Set exercise
Find the lines that contain the word "update" and copy each one.

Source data
========================================
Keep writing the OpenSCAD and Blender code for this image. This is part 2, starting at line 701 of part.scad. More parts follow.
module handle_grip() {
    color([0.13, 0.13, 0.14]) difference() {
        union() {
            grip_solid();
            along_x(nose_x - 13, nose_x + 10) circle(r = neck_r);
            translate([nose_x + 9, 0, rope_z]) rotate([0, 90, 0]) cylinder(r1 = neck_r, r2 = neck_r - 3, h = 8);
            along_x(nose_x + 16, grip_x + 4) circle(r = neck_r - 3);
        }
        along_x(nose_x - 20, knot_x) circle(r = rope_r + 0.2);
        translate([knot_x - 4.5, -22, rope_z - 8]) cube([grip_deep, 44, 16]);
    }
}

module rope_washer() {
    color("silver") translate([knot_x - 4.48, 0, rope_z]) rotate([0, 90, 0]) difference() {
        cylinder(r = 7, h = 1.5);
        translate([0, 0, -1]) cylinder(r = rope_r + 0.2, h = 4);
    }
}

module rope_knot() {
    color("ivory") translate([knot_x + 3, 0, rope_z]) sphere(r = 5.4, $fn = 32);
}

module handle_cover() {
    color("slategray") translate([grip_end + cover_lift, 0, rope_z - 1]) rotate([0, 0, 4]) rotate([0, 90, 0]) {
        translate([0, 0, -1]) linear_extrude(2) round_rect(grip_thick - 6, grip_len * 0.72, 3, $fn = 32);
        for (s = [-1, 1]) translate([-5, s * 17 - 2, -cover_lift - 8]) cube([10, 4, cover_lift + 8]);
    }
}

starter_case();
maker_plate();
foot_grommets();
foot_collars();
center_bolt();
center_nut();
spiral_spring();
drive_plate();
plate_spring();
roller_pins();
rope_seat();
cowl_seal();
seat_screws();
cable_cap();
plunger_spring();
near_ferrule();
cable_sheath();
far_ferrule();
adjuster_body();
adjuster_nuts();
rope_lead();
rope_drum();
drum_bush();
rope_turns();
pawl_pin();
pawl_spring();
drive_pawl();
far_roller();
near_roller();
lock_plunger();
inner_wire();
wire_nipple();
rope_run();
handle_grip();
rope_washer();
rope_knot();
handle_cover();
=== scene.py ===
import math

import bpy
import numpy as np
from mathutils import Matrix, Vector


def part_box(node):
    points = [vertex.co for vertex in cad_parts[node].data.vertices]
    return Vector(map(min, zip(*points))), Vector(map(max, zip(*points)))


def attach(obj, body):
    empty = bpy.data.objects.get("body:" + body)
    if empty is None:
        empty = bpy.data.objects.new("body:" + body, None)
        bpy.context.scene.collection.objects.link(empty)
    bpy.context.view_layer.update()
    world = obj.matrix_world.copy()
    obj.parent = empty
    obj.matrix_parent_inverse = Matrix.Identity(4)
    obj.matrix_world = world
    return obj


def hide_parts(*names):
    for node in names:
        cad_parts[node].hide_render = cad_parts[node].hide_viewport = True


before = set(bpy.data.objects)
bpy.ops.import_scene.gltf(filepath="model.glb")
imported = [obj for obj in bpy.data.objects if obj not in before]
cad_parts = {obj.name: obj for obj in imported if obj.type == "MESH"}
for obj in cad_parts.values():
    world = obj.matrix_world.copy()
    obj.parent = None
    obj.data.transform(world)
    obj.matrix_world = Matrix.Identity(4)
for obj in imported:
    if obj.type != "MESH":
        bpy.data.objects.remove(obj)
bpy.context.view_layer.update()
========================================
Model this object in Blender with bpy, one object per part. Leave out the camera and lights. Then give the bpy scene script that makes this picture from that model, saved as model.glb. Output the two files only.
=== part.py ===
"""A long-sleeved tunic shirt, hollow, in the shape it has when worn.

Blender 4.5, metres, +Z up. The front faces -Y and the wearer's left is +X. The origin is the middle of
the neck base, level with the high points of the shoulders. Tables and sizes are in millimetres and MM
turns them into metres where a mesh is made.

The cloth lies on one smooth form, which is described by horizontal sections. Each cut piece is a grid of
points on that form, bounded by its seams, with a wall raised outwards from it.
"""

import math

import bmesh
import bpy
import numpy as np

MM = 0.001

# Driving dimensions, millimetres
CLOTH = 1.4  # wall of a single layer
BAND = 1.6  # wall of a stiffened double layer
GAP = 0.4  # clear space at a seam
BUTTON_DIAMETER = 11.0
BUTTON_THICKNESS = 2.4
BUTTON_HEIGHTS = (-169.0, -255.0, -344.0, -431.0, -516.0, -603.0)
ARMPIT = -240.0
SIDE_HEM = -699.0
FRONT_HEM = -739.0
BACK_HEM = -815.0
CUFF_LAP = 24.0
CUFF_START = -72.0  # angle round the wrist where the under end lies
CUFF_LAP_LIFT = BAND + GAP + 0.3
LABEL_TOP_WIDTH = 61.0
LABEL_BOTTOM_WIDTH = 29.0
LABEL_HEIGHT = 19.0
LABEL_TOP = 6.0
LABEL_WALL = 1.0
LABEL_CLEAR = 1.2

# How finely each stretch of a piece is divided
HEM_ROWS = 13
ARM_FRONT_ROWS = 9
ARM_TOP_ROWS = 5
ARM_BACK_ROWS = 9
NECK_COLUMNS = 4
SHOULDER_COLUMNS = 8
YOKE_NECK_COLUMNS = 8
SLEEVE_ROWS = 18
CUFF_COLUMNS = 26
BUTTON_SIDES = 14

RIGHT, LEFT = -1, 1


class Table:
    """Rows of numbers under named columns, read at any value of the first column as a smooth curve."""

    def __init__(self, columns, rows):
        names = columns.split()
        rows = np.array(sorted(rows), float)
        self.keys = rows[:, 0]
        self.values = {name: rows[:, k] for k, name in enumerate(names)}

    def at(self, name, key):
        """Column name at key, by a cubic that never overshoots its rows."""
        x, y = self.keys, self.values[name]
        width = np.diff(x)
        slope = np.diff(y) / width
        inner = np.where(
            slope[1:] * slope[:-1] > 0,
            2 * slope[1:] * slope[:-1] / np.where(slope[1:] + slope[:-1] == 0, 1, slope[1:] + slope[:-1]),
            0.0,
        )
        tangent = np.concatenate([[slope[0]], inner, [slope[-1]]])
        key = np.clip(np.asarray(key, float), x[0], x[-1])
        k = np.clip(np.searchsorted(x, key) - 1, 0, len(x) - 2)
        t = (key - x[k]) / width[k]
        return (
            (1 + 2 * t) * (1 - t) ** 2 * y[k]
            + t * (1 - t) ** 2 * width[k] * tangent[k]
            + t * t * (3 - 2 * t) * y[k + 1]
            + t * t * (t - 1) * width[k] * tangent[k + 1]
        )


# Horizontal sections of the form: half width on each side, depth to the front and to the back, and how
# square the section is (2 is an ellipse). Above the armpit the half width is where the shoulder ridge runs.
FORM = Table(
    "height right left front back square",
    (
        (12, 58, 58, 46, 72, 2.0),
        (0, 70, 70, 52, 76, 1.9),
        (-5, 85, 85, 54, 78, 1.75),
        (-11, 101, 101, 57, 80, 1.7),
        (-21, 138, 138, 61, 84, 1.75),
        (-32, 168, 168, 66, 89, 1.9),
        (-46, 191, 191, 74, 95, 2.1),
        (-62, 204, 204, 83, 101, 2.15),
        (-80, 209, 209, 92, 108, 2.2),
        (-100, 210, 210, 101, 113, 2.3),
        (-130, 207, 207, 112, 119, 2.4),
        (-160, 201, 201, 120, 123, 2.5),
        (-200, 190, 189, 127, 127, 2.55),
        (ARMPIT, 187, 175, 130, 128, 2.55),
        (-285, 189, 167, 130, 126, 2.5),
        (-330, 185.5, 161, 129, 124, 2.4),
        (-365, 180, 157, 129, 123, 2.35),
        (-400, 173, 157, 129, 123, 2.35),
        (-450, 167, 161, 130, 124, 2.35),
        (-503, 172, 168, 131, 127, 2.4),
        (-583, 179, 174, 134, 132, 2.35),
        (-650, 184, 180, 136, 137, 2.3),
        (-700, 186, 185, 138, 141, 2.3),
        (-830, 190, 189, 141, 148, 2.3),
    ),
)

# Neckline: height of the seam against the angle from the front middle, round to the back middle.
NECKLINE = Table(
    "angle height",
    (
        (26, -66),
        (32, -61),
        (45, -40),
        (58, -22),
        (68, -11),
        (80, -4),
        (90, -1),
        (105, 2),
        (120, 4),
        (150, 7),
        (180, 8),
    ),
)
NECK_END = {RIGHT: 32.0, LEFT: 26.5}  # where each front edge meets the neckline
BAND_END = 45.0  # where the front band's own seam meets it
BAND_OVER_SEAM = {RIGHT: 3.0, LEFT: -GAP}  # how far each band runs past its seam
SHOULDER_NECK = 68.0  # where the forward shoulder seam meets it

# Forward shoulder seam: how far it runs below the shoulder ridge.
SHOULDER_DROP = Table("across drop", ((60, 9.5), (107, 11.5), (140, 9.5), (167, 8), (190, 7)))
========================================
Complete response
    bpy.context.view_layer.update()
bpy.context.view_layer.update()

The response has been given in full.